### [Exercise brief]
Output each entry exactly; skip nothing.

### [Provided entries]
• • • • •
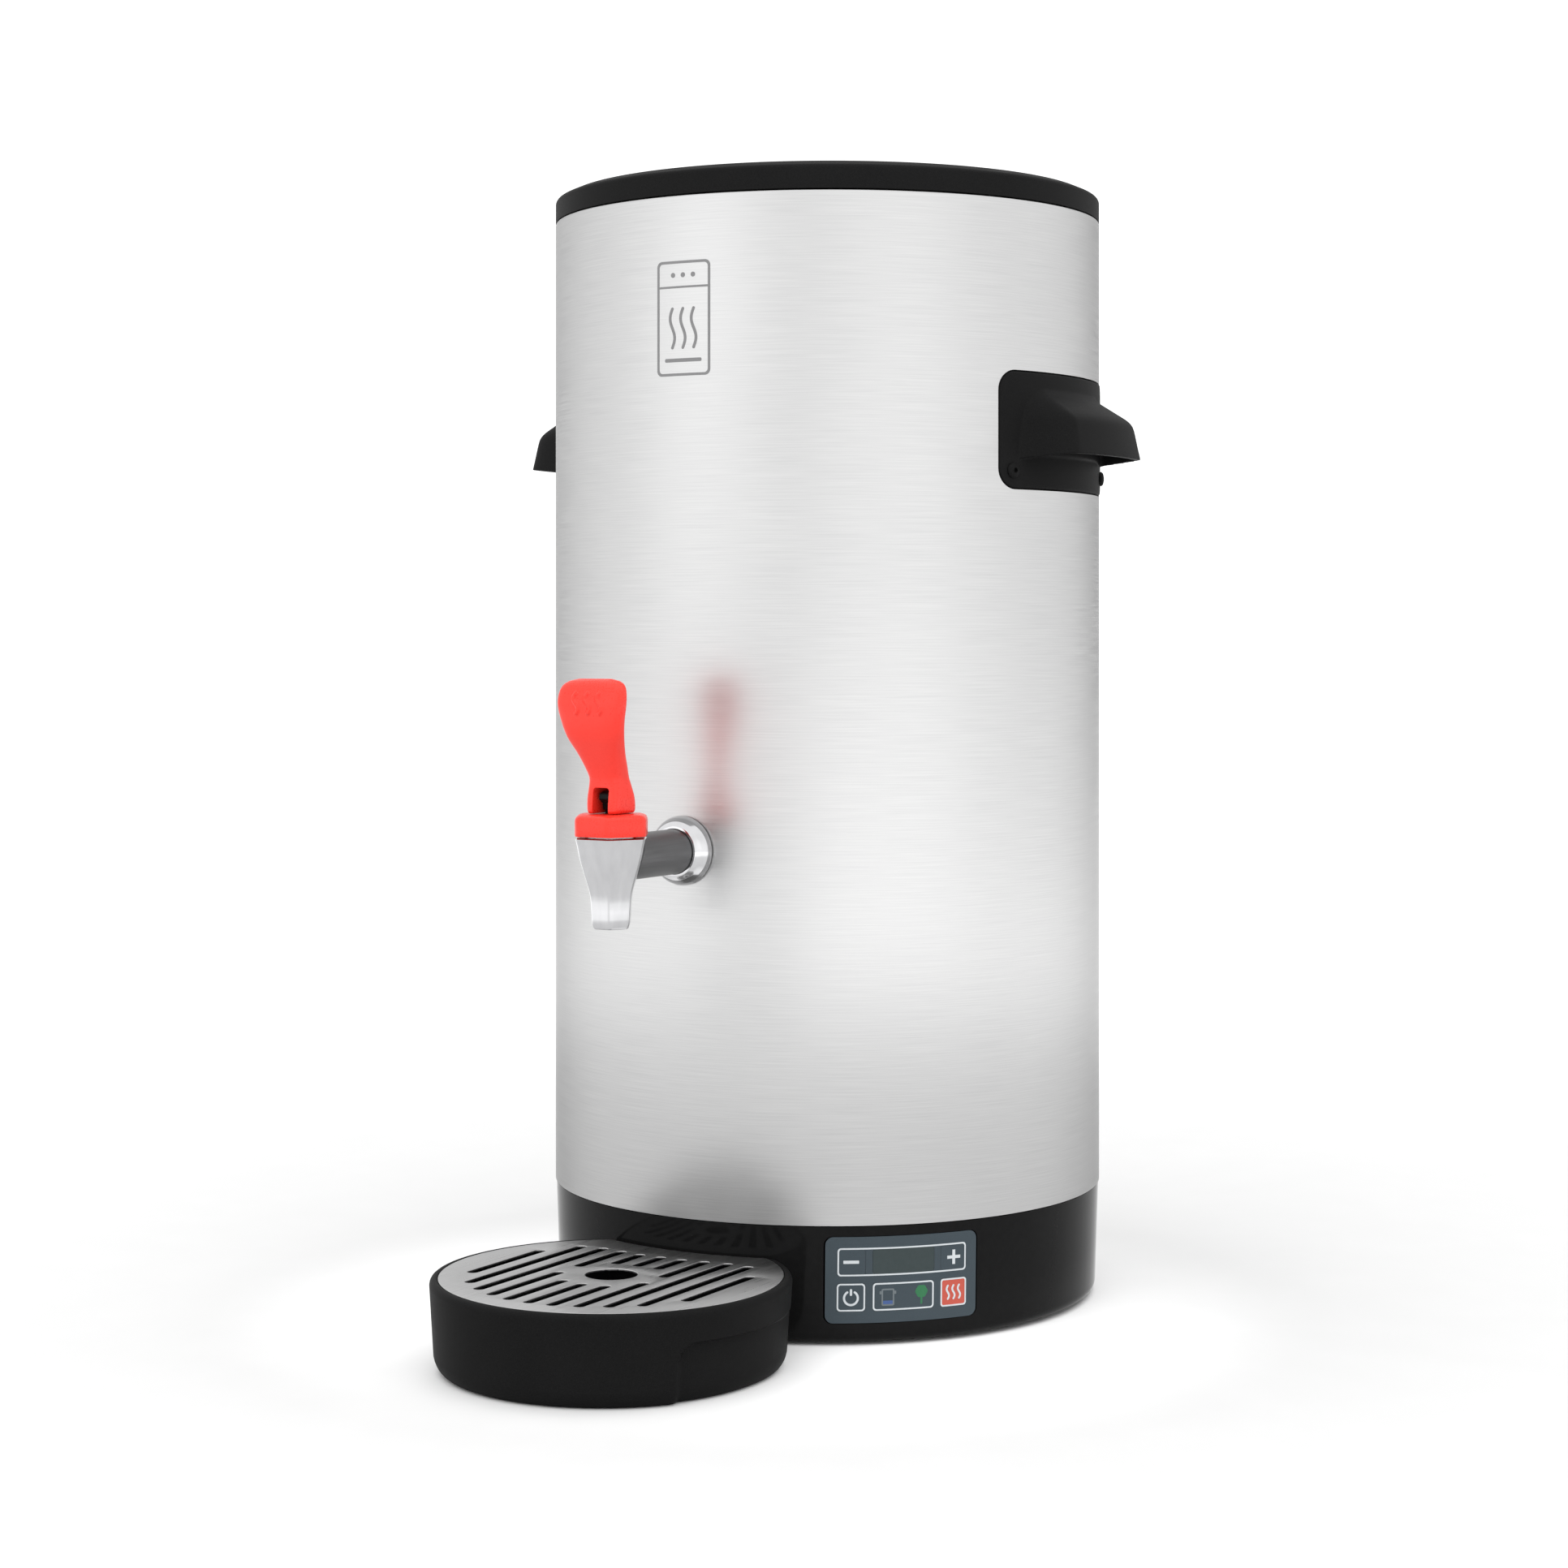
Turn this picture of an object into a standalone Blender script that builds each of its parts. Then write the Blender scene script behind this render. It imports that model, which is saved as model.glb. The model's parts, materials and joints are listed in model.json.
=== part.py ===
"""Countertop hot-water dispenser, about 600 mm tall, built as an assembly of separate pieces.

Metres, +Z up, the front (tap and drip tray) faces -Y. Every piece is modelled around the body's
own vertical axis, then the whole is shifted so that the origin is under the middle of the
footprint, on the counter. An angle called beta is measured from the front towards +X.
"""

import math

import bmesh
import bpy
from mathutils import Matrix, Vector

# ---- driving dimensions ------------------------------------------------------------------
GAP = 0.0003              # between pieces that touch
ROUND = 48                # facets of the large round pieces
FACET_SHIFT = 0.03        # turns a cutter so that its facets miss those it cuts
HIDDEN_ROUND = 32         # facets of those inside
SMALL_ROUND = 14          # facets of the small ones
QUARTER = math.pi / 2

BODY_R = 0.150            # steel jacket, outside
JACKET_WALL = 0.001
JACKET_TOP = 0.5852
TOTAL_HEIGHT = 0.6007

BASE_TOP = 0.0610
BASE_BOTTOM = 0.0015
BASE_TOP_R = 0.1495
BASE_FOOT_R = 0.1478      # the base tapers to this radius above its rounded bottom edge
BASE_ROUND_Z = 0.0075
BASE_INNER_R = 0.1450
DECK_Z = 0.0580           # underside of the deck that carries the tank and jacket
DECK_HOLE_R = 0.1000

TANK_R = 0.1320
TANK_WALL = 0.0012
TANK_FLOOR = 0.2136       # underside
TANK_TOP = 0.5790
STAND_R = 0.1280
SLEEVE_R = 0.1398
ELEMENT_R = 0.0750        # ring of the immersion heater
ELEMENT_LEG_X = 0.0180
PROBE_AT = (0.055, -0.085)        # (x, y) in the tank's floor
LEVEL_AT = (-0.089, 0.058)
HOSE_Y = 0.0880
LID_TOP_R = 0.1428
PLUG_R = 0.1300
LID_REST = 0.0005         # the lid's rim stands this far above the jacket's hem
FLANGE_R = 0.1478         # the tank's rim reaches out to this radius

SPOUT = 0.2160            # tap and drip-tray axis, ahead of the body's axis
SHANK_Z = 0.2496
SHANK_R = 0.0115
THREAD_R = 0.0100
BORE_R = 0.0060
SHANK_FRONT = 0.1984
SHANK_SHOULDER = 0.1504
SHANK_BACK = 0.1185
PIN_Z = 0.2790
PIN_R = 0.0015
BONNET_TOP = 0.2720
BONNET_BOTTOM = 0.2612
STEM_R = 0.0030

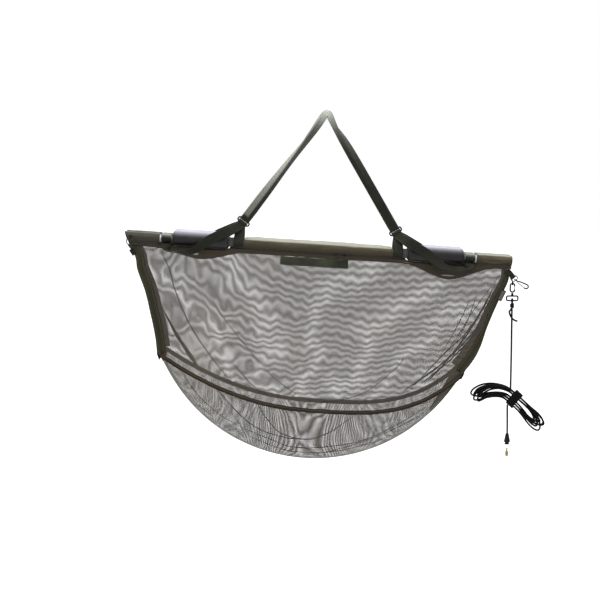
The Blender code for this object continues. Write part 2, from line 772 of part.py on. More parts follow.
• • • • •
### [Task answer]
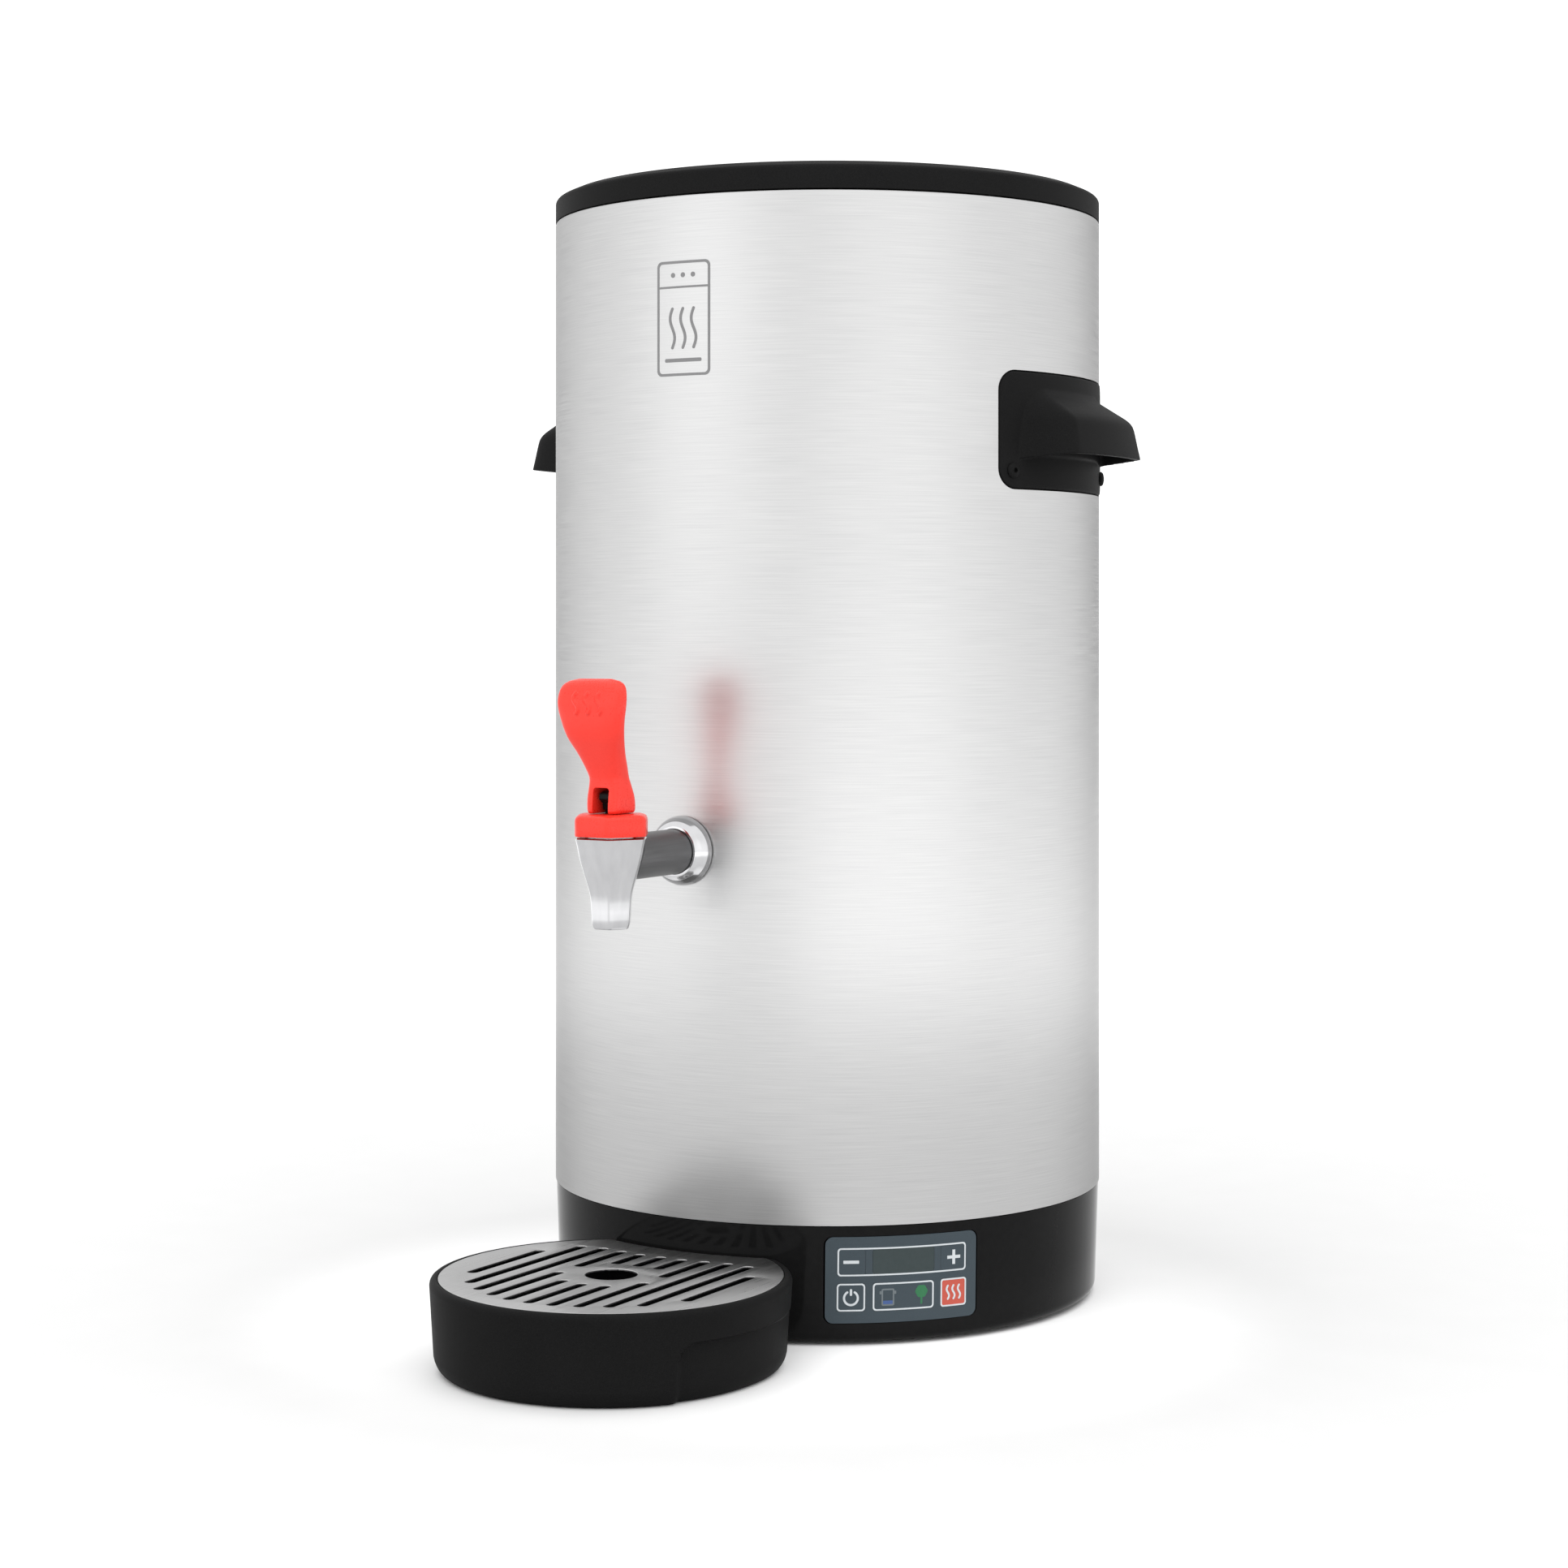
Turn this picture of an object into a standalone Blender script that builds each of its parts. Then write the Blender scene script behind this render. It imports that model, which is saved as model.glb. The model's parts, materials and joints are listed in model.json.
=== part.py ===
"""Countertop hot-water dispenser, about 600 mm tall, built as an assembly of separate pieces.

Metres, +Z up, the front (tap and drip tray) faces -Y. Every piece is modelled around the body's
own vertical axis, then the whole is shifted so that the origin is under the middle of the
footprint, on the counter. An angle called beta is measured from the front towards +X.
"""

import math

import bmesh
import bpy
from mathutils import Matrix, Vector

# ---- driving dimensions ------------------------------------------------------------------
GAP = 0.0003              # between pieces that touch
ROUND = 48                # facets of the large round pieces
FACET_SHIFT = 0.03        # turns a cutter so that its facets miss those it cuts
HIDDEN_ROUND = 32         # facets of those inside
SMALL_ROUND = 14          # facets of the small ones
QUARTER = math.pi / 2

BODY_R = 0.150            # steel jacket, outside
JACKET_WALL = 0.001
JACKET_TOP = 0.5852
TOTAL_HEIGHT = 0.6007

BASE_TOP = 0.0610
BASE_BOTTOM = 0.0015
BASE_TOP_R = 0.1495
BASE_FOOT_R = 0.1478      # the base tapers to this radius above its rounded bottom edge
BASE_ROUND_Z = 0.0075
BASE_INNER_R = 0.1450
DECK_Z = 0.0580           # underside of the deck that carries the tank and jacket
DECK_HOLE_R = 0.1000

TANK_R = 0.1320
TANK_WALL = 0.0012
TANK_FLOOR = 0.2136       # underside
TANK_TOP = 0.5790
STAND_R = 0.1280
SLEEVE_R = 0.1398
ELEMENT_R = 0.0750        # ring of the immersion heater
ELEMENT_LEG_X = 0.0180
PROBE_AT = (0.055, -0.085)        # (x, y) in the tank's floor
LEVEL_AT = (-0.089, 0.058)
HOSE_Y = 0.0880
LID_TOP_R = 0.1428
PLUG_R = 0.1300
LID_REST = 0.0005         # the lid's rim stands this far above the jacket's hem
FLANGE_R = 0.1478         # the tank's rim reaches out to this radius

SPOUT = 0.2160            # tap and drip-tray axis, ahead of the body's axis
SHANK_Z = 0.2496
SHANK_R = 0.0115
THREAD_R = 0.0100
BORE_R = 0.0060
SHANK_FRONT = 0.1984
SHANK_SHOULDER = 0.1504
SHANK_BACK = 0.1185
PIN_Z = 0.2790
PIN_R = 0.0015
BONNET_TOP = 0.2720
BONNET_BOTTOM = 0.2612
STEM_R = 0.0030

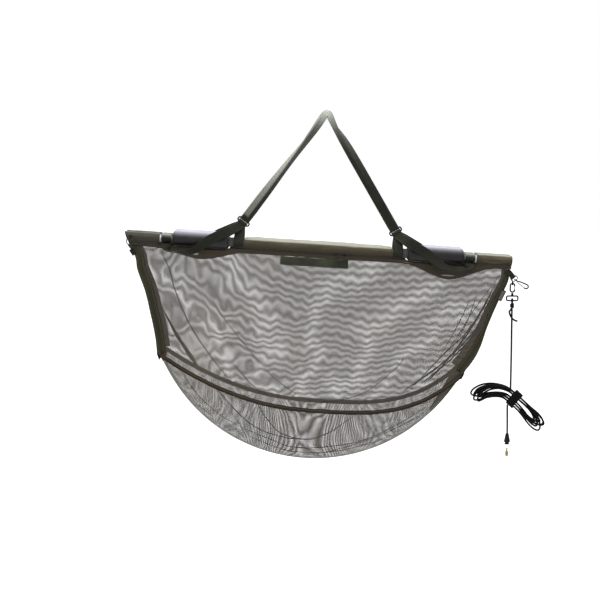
The Blender code for this object continues. Write part 2, from line 772 of part.py on. More parts follow.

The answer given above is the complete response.